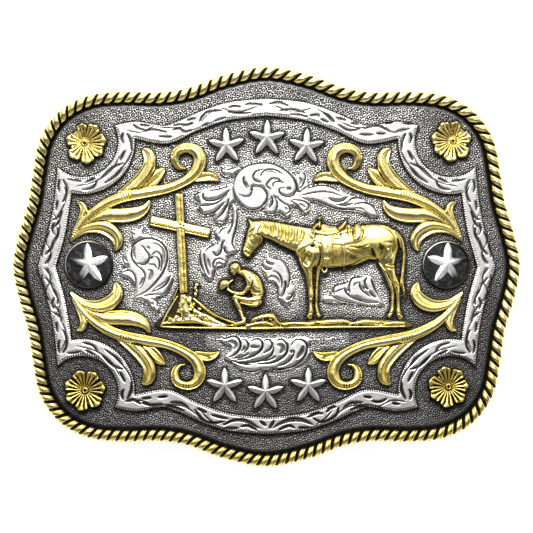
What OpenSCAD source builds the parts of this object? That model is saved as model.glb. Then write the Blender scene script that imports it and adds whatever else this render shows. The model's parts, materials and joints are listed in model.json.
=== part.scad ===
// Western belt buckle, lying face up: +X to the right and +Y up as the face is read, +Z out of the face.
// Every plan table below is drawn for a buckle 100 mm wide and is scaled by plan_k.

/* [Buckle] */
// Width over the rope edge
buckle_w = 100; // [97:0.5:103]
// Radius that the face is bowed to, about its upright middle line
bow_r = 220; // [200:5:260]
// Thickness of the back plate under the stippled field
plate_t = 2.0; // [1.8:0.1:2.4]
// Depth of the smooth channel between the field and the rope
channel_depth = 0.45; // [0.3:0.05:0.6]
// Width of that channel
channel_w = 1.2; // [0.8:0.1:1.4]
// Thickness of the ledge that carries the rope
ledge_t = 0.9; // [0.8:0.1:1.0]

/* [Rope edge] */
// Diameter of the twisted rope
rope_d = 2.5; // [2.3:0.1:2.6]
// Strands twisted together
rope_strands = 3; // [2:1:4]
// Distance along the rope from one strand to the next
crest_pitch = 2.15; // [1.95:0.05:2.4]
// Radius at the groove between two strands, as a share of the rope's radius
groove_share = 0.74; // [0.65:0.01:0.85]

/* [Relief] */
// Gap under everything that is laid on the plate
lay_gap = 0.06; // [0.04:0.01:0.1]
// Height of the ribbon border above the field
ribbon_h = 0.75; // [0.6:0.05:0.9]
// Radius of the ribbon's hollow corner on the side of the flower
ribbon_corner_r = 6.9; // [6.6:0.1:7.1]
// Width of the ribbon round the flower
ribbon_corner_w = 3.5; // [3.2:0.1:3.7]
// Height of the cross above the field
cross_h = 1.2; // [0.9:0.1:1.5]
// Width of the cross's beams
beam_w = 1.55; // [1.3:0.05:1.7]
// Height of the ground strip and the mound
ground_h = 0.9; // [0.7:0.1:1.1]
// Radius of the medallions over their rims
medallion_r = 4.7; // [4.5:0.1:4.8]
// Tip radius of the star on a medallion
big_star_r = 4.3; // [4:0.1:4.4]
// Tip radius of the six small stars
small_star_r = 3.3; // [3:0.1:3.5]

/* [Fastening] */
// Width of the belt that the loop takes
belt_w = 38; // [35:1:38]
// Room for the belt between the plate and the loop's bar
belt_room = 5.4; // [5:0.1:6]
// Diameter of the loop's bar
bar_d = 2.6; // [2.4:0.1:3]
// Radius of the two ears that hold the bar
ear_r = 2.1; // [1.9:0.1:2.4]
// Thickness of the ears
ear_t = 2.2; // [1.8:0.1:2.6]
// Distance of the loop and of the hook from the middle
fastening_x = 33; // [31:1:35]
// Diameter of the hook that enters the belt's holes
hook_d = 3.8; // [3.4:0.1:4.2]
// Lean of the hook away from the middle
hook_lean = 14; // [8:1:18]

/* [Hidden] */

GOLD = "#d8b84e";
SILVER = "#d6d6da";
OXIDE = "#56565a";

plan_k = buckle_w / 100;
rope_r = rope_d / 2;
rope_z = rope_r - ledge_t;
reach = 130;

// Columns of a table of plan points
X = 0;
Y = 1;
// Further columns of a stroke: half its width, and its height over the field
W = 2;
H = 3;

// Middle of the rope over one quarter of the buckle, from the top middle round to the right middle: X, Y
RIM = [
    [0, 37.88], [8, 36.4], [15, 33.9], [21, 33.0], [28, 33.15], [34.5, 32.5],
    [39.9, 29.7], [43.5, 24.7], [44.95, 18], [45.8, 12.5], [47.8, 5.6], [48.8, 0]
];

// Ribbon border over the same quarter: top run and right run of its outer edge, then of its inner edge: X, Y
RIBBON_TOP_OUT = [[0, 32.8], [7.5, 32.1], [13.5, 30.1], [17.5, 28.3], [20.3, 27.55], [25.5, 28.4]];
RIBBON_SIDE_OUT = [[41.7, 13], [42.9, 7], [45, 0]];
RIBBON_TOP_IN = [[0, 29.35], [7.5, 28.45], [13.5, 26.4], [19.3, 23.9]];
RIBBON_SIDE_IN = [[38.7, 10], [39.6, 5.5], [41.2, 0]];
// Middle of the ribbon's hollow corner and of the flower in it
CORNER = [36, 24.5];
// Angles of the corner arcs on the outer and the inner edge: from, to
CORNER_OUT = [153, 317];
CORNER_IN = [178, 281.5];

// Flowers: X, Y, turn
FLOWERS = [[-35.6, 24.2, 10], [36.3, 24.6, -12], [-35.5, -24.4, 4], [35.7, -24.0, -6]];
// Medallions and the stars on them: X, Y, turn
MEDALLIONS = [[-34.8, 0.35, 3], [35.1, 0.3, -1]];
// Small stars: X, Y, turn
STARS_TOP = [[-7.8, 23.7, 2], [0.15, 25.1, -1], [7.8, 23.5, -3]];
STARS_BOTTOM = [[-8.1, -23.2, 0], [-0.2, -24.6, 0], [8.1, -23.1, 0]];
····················
* [Exercise aim]
Restate the first line and every line after it, word for word, stopping once the line with "scaled by plan_k." is done.

* [Task response]
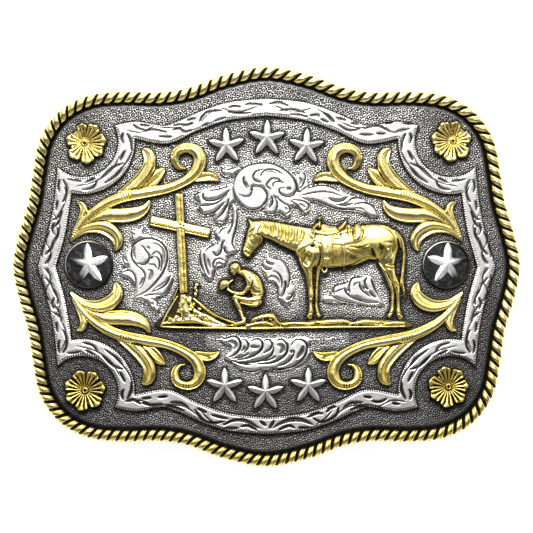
What OpenSCAD source builds the parts of this object? That model is saved as model.glb. Then write the Blender scene script that imports it and adds whatever else this render shows. The model's parts, materials and joints are listed in model.json.
=== part.scad ===
// Western belt buckle, lying face up: +X to the right and +Y up as the face is read, +Z out of the face.
// Every plan table below is drawn for a buckle 100 mm wide and is scaled by plan_k.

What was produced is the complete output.